• [Given exercise] Using the data that follows, return exactly the lines from the one that contains "make_pivot_caps()" through the one that contains "# materials", ends included.

• [Supplied material]
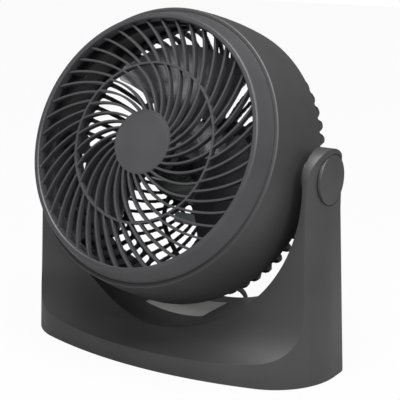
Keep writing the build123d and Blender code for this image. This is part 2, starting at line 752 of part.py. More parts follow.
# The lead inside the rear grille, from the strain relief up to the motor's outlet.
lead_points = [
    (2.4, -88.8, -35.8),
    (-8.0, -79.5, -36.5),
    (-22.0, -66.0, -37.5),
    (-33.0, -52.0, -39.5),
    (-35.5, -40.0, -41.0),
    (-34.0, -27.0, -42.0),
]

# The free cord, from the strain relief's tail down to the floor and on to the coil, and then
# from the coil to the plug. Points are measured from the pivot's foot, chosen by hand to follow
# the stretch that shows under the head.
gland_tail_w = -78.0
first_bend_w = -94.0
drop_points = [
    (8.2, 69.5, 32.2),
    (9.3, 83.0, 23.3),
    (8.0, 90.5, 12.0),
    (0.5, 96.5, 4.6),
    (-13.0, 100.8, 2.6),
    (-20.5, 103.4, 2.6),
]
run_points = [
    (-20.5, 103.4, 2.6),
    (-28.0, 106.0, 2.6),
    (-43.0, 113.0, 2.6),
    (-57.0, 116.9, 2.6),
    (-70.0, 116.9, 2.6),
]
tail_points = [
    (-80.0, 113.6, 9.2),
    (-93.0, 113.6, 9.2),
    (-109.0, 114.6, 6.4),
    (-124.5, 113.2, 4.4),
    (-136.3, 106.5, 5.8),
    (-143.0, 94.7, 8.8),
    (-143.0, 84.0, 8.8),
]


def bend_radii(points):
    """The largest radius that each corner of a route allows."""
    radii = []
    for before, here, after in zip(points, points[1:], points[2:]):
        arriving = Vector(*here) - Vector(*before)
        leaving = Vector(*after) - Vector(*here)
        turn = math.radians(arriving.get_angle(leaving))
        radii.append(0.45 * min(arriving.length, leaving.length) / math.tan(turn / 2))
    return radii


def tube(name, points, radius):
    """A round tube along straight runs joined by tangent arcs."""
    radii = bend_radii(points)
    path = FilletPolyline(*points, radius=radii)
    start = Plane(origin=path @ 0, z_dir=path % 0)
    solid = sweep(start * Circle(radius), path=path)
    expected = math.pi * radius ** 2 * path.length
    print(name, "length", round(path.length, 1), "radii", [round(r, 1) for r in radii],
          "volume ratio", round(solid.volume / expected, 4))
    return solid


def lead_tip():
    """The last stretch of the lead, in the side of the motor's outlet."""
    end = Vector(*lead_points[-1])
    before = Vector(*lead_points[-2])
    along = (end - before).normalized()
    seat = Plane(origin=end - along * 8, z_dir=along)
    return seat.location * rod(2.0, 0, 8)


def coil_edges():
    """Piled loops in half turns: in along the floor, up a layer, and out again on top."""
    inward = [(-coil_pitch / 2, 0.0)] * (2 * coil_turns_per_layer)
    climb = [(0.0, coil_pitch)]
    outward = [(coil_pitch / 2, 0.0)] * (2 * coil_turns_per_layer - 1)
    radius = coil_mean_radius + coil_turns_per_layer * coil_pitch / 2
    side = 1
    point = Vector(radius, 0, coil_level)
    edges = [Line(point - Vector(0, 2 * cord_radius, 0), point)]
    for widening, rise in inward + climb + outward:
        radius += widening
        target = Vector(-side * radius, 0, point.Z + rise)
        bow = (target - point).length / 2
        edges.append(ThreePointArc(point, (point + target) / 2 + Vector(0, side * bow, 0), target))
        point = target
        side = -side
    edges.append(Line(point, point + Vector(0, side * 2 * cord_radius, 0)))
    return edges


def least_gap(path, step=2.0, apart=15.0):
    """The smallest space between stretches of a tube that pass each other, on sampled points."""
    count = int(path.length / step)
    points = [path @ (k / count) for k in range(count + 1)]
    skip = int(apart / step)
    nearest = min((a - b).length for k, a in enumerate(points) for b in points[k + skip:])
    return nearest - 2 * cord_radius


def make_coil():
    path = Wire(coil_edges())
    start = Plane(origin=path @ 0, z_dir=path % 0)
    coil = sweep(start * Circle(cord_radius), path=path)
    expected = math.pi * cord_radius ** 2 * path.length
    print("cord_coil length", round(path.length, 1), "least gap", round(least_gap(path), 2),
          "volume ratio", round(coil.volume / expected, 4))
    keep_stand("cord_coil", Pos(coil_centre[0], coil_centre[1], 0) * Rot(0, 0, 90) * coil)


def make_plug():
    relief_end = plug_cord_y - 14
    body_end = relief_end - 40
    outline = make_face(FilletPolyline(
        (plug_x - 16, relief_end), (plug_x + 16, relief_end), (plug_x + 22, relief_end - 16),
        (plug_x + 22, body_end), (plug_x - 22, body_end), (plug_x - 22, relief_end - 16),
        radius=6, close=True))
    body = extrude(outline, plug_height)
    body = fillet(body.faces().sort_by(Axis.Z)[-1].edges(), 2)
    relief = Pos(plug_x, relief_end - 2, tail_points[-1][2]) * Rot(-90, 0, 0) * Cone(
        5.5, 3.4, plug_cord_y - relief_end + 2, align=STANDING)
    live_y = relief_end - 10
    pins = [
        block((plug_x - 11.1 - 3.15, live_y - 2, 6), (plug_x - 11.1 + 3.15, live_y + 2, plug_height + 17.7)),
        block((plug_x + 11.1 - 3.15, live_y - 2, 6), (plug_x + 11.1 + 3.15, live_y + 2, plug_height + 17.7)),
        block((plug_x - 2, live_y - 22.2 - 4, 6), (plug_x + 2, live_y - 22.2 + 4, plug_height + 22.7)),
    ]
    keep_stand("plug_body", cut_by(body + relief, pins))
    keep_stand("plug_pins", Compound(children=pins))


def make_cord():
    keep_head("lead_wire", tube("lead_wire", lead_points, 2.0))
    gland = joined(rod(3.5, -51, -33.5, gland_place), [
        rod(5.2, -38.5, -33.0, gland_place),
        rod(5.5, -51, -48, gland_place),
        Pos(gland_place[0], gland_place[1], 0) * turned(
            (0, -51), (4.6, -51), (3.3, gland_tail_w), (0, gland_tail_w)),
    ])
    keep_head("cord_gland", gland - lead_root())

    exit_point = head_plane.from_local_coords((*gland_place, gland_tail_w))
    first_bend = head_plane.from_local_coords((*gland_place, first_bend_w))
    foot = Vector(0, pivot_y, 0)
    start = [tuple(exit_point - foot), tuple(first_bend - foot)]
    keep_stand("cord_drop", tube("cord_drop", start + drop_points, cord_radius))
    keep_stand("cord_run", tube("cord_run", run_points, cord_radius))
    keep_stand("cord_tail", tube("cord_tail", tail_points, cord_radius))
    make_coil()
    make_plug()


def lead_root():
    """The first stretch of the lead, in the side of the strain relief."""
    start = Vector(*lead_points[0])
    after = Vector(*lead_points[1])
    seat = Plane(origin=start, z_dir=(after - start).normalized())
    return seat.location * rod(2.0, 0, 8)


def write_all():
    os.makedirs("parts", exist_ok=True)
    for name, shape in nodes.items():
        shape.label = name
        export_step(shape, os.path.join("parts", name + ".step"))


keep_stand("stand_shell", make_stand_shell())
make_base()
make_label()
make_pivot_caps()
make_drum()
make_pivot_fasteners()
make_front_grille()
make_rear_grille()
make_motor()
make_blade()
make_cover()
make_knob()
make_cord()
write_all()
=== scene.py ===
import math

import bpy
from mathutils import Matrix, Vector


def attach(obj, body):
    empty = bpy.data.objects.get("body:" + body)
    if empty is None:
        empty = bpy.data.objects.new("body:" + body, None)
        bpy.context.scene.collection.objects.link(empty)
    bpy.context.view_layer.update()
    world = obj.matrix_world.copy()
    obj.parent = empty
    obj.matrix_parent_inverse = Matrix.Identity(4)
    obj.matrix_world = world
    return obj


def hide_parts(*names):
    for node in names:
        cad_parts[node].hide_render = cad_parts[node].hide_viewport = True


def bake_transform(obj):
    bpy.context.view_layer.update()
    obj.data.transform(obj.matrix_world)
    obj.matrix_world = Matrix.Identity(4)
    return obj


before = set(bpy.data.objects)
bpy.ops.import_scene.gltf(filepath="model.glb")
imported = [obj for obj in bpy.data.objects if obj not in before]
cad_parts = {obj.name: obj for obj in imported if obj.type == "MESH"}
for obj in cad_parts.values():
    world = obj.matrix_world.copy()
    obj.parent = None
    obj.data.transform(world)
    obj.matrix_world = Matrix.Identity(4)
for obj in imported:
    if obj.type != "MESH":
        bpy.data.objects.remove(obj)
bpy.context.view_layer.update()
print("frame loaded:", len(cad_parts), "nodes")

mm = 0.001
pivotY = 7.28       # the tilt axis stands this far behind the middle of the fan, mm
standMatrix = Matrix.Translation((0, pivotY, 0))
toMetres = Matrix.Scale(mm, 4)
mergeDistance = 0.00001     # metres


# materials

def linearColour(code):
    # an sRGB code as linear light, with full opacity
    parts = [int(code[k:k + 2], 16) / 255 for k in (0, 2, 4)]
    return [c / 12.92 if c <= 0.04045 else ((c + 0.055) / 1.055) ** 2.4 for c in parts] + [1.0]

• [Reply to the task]
make_pivot_caps()
make_drum()
make_pivot_fasteners()
make_front_grille()
make_rear_grille()
make_motor()
make_blade()
make_cover()
make_knob()
make_cord()
write_all()
=== scene.py ===
import math

import bpy
from mathutils import Matrix, Vector


def attach(obj, body):
    empty = bpy.data.objects.get("body:" + body)
    if empty is None:
        empty = bpy.data.objects.new("body:" + body, None)
        bpy.context.scene.collection.objects.link(empty)
    bpy.context.view_layer.update()
    world = obj.matrix_world.copy()
    obj.parent = empty
    obj.matrix_parent_inverse = Matrix.Identity(4)
    obj.matrix_world = world
    return obj


def hide_parts(*names):
    for node in names:
        cad_parts[node].hide_render = cad_parts[node].hide_viewport = True


def bake_transform(obj):
    bpy.context.view_layer.update()
    obj.data.transform(obj.matrix_world)
    obj.matrix_world = Matrix.Identity(4)
    return obj


before = set(bpy.data.objects)
bpy.ops.import_scene.gltf(filepath="model.glb")
imported = [obj for obj in bpy.data.objects if obj not in before]
cad_parts = {obj.name: obj for obj in imported if obj.type == "MESH"}
for obj in cad_parts.values():
    world = obj.matrix_world.copy()
    obj.parent = None
    obj.data.transform(world)
    obj.matrix_world = Matrix.Identity(4)
for obj in imported:
    if obj.type != "MESH":
        bpy.data.objects.remove(obj)
bpy.context.view_layer.update()
print("frame loaded:", len(cad_parts), "nodes")

mm = 0.001
pivotY = 7.28       # the tilt axis stands this far behind the middle of the fan, mm
standMatrix = Matrix.Translation((0, pivotY, 0))
toMetres = Matrix.Scale(mm, 4)
mergeDistance = 0.00001     # metres


# materials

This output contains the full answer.